Mendez a rappelé qu’il avait été invité à Guantanamo en 2010, mais que les conditions imposées pour cette visite avaient été inacceptables et n’ont jamais été modifiées, si bien qu’il quittera son poste sans avoir pu s’acquitter de cette mission.

Chacun sait que toutes sortes de violations des droits de l’Homme sont commises à Guantanamo. Plusieurs fonctionnaires internationaux comme Mendez ont été interdits de visite, mais la vérité a fini par éclater et la clameur pour la fermeture de la prison ne cesse de grandir.

Cependant, même si on n’en a pas beaucoup parlé dans les médias, l’histoire des exactions et des injustices commises par les marines nord-américains dépêchés dans cette de province de l’ouest de Cuba est longue et a fait l’objet de nombreuses plaintes et accusation dans la presse locale de l’époque et dans d’autres textes et publications.

Rolando Quintero, dans son article « El caso Chicle », raconte l’histoire de l’un des crimes qui ont bouleversé l’opinion publique de Guantanamo dans les années 40 du 20e siècle.

Il s’agit de l’affaire du boxeur Lorenzo Rodriguez Grenot, connu sous le nom de « Kid Chicle », assassiné sous les regards impuissants de centaines de personnes pour avoir tenté de trouver du travail dans la base navale, comme le faisaient à l’époque des milliers de Cubains et d’étrangers.

Concernant les prisonniers détenus arbitrairement ou torturés, il suffit de rappeler les cas du Jamaïquain Lorenzo Salomon et du Cubain Manuel Prieto.

Le premier, employé dans un magasin de la Base, s’était absenté du travail pour cause de maladie et à son retour il fut accusé de vol, détenu et torturé dans la prison de Calavera Point, tristement célèbre à l’époque en raison des méthodes musclées qui y étaient utilisées.

Devant la pression de la population de Guantanamo, notamment des étudiants, Salomon fut remis en liberté avant d’être jugé et condamné à une peine injuste de 6 ans de prison, comme le précise René Gonzalez dans son ouvrage Un Maine detenido en el tiempo (Un Maine figé dans le temps).

Pour sa part, Manuel Prieto né à Caimanera, village limitrophe avec le territoire occupé par les États-Unis, fut employé de la Base de 1947 à 1961.

Accusé d’appartenir aux services d’intelligence cubains, il fut arrêté, interrogé et torturé à la prison de Calavera Point également, selon son témoignage paru dans la presse locale.

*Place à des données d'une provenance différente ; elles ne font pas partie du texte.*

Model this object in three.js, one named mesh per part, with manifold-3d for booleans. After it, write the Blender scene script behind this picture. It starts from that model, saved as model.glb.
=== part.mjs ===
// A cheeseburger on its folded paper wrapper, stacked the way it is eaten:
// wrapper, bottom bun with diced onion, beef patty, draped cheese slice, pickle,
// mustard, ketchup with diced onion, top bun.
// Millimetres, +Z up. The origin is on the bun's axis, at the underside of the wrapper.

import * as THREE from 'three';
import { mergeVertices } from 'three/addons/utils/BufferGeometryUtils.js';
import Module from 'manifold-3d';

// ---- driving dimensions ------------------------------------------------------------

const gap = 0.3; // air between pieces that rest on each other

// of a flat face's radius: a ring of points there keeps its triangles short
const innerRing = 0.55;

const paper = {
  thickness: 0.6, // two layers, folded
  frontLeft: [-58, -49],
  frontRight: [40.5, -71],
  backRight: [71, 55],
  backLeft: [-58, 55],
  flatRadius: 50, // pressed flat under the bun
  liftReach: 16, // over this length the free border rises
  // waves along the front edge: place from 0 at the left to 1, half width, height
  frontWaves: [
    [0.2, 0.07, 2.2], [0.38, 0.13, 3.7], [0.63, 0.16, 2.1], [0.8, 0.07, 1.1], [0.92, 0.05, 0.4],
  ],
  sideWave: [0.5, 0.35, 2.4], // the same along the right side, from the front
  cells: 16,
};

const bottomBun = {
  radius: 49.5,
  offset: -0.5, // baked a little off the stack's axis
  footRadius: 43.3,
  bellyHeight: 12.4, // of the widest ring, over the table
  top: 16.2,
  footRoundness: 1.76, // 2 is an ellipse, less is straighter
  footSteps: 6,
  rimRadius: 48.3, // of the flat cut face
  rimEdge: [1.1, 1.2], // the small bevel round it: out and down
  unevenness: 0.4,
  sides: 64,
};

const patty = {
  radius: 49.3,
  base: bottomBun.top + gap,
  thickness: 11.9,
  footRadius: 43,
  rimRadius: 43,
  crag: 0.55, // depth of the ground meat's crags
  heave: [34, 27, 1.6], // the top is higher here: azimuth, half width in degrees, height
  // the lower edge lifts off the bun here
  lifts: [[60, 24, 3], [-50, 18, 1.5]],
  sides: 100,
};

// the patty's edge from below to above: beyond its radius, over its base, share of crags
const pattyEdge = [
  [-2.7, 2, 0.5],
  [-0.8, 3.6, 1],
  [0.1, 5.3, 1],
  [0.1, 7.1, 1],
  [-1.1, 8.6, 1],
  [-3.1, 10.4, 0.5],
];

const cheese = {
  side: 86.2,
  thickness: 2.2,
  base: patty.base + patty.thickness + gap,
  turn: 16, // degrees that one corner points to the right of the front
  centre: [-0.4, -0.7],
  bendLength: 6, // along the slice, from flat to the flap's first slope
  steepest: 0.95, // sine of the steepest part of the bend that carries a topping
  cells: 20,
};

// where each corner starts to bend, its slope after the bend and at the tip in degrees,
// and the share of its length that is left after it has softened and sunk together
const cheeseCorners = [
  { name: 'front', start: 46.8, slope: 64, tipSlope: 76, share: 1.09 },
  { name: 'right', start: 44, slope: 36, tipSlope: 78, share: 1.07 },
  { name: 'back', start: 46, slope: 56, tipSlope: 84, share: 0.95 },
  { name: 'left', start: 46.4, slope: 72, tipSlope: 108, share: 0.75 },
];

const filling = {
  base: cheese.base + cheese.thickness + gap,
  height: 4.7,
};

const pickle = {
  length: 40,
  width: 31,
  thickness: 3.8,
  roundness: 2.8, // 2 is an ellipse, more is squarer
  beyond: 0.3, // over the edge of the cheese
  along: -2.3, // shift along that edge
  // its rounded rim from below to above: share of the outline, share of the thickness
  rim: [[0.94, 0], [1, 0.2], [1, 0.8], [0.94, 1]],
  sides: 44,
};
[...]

Il fut libéré six jours plus tard et dut être hospitalisé pendant un mois en raison des coups et des blessures qui lui furent infligés. Il eut plusieurs vertèbres fracturées et un œil sévèrement touché.

L’ouvrier cubain Ruben Lopez Sabariego fut détenu dans la base. Les autorités informèrent qu’il avait été rendu à Cuba. Son corps fut retrouvé quelques semaines plus tard dans un fossé. Aucune enquête ou suite ne fut donnée à l’affaire, révèle l’historien José Sanchez.

Le cadavre de Rodolfo Rosell, pêcheur d’une coopérative de Caimanera, fut retrouvé flottant dans la baie le 14 juin 1962. Le corps portait des traces d’une violence rare, raconta à la presse Héctor Tati Borges, un ancien dirigeant syndical.

« Le cadavre présentait plusieurs blessures faites à l’aide d’un poinçon, dont une au crâne qui a entraîné une hémorragie. »

Tous ces assassinats et ces violations perpétrés par les marines en territoire cubain ont été dénoncés, y compris à des rencontres internationales pour prouver que les tortures à Guantanamo ne relèvent nullement du secret.

Depuis 1903, 19 présidents se sont succédés à la Maison-Blanche et aucun n’a renoncé à la possession ni a tenté de négocier la restitution de ce territoire à son véritable propriétaire: le peuple cubain, alors qu’à plusieurs reprises des membres du haut commandement des États-Unis ont reconnu que Cuba ne représente aucun danger pour leur pays et que cette installation militaire ne présente aucun intérêt stratégique. « Guantanamo coûte cher, est inefficace et ruine l’image de notre pays », devait souligner Michael Parmly, ancien représentant des États-Unis à Cuba.

L’opinion publique exige toujours la fermeture de la prison et la restitution du territoire aux Cubains, et la phrase du colonel cubain Manuel Sanguily conserve toute son actualité, car 118 ans après, les États-Unis exercent toujours leur contrôle sur cette portion de territoire cubain qu’ils occupent contre la volonté nationale.

* Correspondante de l’agence Prensa Latina à Guantanamo.